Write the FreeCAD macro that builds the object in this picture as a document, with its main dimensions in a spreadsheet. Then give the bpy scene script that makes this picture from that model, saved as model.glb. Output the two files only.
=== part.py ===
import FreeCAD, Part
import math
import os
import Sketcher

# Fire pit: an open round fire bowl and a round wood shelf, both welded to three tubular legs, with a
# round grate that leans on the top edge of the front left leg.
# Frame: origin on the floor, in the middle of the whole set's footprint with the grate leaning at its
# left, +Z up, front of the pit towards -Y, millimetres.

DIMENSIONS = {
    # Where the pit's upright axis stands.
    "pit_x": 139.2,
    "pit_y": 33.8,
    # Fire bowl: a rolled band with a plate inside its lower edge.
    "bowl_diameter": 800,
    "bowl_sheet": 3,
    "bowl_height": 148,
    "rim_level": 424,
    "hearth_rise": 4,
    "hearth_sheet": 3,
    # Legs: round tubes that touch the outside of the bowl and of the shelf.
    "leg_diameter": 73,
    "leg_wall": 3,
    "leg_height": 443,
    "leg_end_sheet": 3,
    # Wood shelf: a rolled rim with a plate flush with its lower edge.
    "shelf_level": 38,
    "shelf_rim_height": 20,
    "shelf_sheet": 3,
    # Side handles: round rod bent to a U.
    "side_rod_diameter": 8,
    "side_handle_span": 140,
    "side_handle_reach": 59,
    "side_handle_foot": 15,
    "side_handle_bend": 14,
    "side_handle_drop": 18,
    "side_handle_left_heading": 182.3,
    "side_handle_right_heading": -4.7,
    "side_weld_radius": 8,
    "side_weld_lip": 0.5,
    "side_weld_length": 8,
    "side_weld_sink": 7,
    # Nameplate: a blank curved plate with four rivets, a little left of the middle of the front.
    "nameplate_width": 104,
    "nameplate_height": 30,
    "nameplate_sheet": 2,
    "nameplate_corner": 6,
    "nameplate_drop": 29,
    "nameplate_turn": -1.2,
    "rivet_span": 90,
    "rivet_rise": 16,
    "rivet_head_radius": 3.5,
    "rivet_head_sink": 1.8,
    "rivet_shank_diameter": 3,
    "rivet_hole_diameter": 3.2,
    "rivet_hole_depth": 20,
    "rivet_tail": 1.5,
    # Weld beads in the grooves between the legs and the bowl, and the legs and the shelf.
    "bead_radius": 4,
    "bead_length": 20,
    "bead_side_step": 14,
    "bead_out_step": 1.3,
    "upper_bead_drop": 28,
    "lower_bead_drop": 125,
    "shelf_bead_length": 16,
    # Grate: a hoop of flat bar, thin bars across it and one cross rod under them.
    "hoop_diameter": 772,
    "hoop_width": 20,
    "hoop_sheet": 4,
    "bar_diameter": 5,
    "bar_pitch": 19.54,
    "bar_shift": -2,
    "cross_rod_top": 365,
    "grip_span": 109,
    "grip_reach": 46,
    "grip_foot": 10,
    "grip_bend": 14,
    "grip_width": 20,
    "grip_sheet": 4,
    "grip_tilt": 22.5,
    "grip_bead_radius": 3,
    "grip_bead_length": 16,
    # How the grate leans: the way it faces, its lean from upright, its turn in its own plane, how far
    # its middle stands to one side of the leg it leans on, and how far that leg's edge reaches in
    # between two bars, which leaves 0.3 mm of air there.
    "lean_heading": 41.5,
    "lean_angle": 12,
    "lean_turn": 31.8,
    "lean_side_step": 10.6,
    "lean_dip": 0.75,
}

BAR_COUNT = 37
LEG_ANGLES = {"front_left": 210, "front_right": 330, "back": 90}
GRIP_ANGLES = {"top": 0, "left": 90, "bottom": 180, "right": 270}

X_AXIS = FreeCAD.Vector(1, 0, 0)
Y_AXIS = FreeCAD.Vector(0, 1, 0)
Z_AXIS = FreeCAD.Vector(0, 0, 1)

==

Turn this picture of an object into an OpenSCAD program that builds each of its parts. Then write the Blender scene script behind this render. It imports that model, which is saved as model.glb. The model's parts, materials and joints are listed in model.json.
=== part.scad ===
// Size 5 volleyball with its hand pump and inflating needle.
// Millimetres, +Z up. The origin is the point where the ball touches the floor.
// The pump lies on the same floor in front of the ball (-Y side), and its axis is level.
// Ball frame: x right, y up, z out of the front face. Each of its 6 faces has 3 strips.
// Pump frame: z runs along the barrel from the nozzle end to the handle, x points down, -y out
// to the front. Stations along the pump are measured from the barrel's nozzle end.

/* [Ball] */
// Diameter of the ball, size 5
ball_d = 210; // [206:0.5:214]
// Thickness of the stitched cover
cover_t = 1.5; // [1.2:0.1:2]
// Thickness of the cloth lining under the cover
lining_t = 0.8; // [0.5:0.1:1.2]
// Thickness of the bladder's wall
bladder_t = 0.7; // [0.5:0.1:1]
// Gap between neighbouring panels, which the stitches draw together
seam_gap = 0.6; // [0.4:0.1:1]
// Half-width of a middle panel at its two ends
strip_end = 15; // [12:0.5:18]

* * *

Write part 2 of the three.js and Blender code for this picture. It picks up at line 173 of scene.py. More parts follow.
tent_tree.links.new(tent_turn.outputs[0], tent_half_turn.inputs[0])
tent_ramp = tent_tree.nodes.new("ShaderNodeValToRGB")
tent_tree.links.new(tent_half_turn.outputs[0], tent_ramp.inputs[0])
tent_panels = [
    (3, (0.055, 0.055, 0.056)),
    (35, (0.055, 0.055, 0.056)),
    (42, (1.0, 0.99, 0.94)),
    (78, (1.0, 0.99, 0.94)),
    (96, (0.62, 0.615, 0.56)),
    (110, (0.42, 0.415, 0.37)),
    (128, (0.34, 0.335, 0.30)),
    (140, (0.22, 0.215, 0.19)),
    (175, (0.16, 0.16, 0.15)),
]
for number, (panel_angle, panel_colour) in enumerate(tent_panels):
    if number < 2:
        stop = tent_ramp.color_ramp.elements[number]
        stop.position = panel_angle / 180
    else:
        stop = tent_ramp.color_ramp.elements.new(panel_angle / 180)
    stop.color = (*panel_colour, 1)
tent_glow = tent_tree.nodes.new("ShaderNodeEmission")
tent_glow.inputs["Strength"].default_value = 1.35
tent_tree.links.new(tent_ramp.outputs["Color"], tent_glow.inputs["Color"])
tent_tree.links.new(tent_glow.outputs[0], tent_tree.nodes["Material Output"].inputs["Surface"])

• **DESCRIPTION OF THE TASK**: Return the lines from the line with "Write the FreeCAD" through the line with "# left, +Z up, front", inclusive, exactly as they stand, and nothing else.

• **TASK ANSWER**:
Write the FreeCAD macro that builds the object in this picture as a document, with its main dimensions in a spreadsheet. Then give the bpy scene script that makes this picture from that model, saved as model.glb. Output the two files only.
=== part.py ===
import FreeCAD, Part
import math
import os
import Sketcher

# Fire pit: an open round fire bowl and a round wood shelf, both welded to three tubular legs, with a
# round grate that leans on the top edge of the front left leg.
# Frame: origin on the floor, in the middle of the whole set's footprint with the grate leaning at its
# left, +Z up, front of the pit towards -Y, millimetres.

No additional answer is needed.